Step five: row cover
- You will need a helper for this step.
- Unfold the row cover and clip one end to the first hoop, allowing about 3 feet of extra fabric to hang down to the ground.
- Your helper should take the other end of the row cover to the last hoop. Evaluate the row cover placement to determine if more material is needed on either end, or if the end hoop needs to be moved.
- When you have the cover lined up properly on both ends of the tunnel, secure one end with a clip.
- Use a clip to secure the cover to the next hoop, continuing this process from the first hoop to the last hoop.
- Use clips to secure the sides of the row cover to the hoops on either side, close to the ground.

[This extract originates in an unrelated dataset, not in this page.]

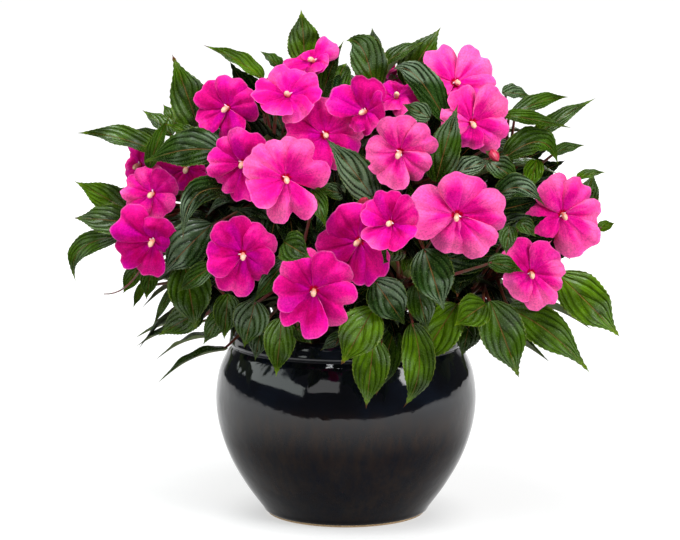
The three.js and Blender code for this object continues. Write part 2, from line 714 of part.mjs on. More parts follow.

- If your row cover has extra fabric on the sides and wind is a concern for you, weigh down the sides with rocks, bricks, sandbags, etc.
- At each end of the tunnel, gather the extra fabric and secure with rocks, etc.
How to choose the right row cover
What I used: 1.25 oz, size 15′ x 50′
- This was exactly what I needed. The 1.25 oz weight classifies this row cover as a frost blanket, but this heavy-duty weight is necessary to withstand the strong winds on our farm.
- A 15′ width is hard to find, but I like this size because it gives me plenty of extra fabric on either side of my tunnel. This allows me to weigh it down with rocks, which we have a good supply of.
- 50′ in length closely matches my 50′ soaker hose length, which works out perfectly.
- Note: the exact row cover I used is no longer available, so unfortunately, I’m unable to provide a link. I hope the details I’ve shared will help you identify the best row cover for your needs.
Row cover tips
- Weight: If you don’t struggle with high winds, you can choose a lighter weight row cover. You might want to look for something around 1 oz or even .5 oz in weight.
- Width: Again, if wind isn’t a concern for your garden, you might get away with 10′ in width. This would match the exact length of the 10′ hoops, and you can secure at the bottom with clips.
- Length: Choose the length that best suits your garden space.
Do you grow broccoli? Are caterpillars a problem for you?